Last Updated: Friday - 09/24/2010
Week of May 22, 2006
Students need passionate theology instructors
By RAMON GONZALEZ
"Catholic schools must stop putting gym teachers and geography teachers into the religion department."
- Natalie Hudson
"Our abortion culture is teaching youth that people are expendable or that some can be killed if they get in the way," Hudson said. "It is a poverty to decide that a child must die so you can get what you want."
Each time Hudson asks students why abortion is accepted in society, she gets the same response. "I am always told with frankness that abortion is allowed in our society for those who are too young, for couples who don't want a child right now, for women who cannot afford a child, in cases of rape and for babies that are diagnosed with a disability," she said.
"In general, our youth do sympathize with these common justifications for abortion - not out of malice, not even out of some strong conviction that this is right. They are simply aware of these facts and to this present generation the reasons are sufficient or at least good enough to justify abortion."
But she said these youth are generally "open, malleable souls "who will likely do the right thing when they see and understand it. And so we have to offer the young an education in the transcendentals, she said - "an education that encompasses not only truth in its rational sense, but in beauty, goodness, justice and, most important of all, love.

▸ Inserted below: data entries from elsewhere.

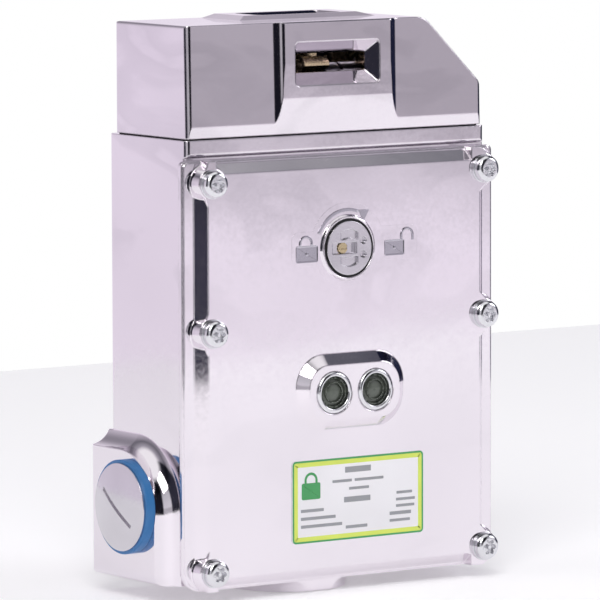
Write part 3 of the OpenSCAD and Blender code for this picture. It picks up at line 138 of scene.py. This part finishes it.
def makeRoom(setup):
    low = cadBox[0][2]
    floorPlace = (0, setup["floorBack"], low - setup["floorDrop"])
    bpy.ops.mesh.primitive_plane_add(size=setup["floorSize"], location=floorPlace)
    floor = bpy.context.object
    floor.name = "floor"
    paint = bpy.data.materials.new("floorWhite")
    paint.use_nodes = True
    shader = paint.node_tree.nodes["Principled BSDF"]
    shader.inputs["Base Color"].default_value = setup["floorColour"]
    shader.inputs["Roughness"].default_value = setup["floorRough"]
    shader.inputs["Emission Color"].default_value = (1, 1, 1, 1)
    shader.inputs["Emission Strength"].default_value = setup["floorGlow"]
    floor.data.materials.append(paint)

    world = bpy.data.worlds.new("studio")
    bpy.context.scene.world = world
    world.use_nodes = True
    nt = world.node_tree
    nt.nodes.clear()
    out = nt.nodes.new("ShaderNodeOutputWorld")
    coord = nt.nodes.new("ShaderNodeTexCoord")
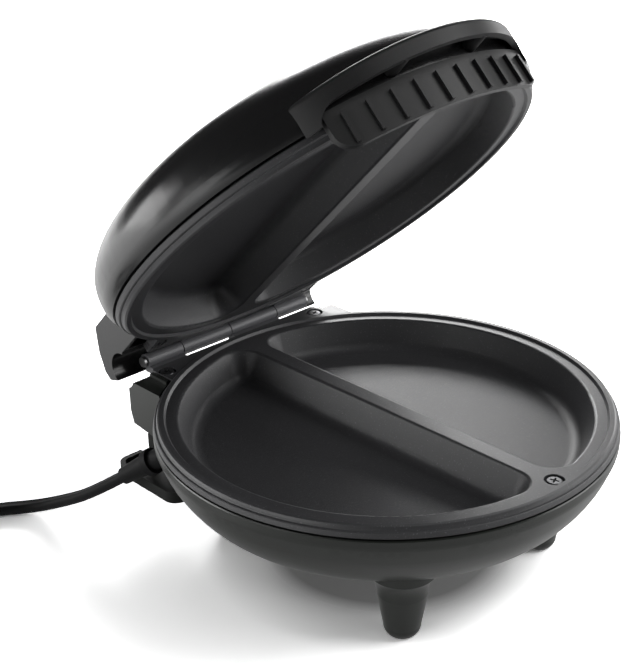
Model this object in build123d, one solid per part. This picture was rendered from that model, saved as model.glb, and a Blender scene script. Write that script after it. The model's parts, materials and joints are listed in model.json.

"This kind of education is ultimately about freedom and this is termed liberal education."
Hudson said educating youth in a climate of relativism where abortion is accepted and widely practised "must of necessity entail much more on the part of educators than simply helping young people to be pro-life."
"Being pro-life may very well be the first or the springboard into a vast ocean of ideas and questions that are fundamental to a truly educated and thus free human being," she said.
"The abortion issue must fit into a broader education that addresses the questions about our nature and our very existence. Taken as an ideal, the kind of education that I am talking about would take the pro-life position as a given, as a first premise."
For this type of education to occur, "Catholic schools must stop putting gym teachers and geography teachers into the religion department," Hudson said. "We need teachers properly educated in the science of first things. We need educators who have made philosophy and theology their life's passion so that that passion can be imparted to our youth."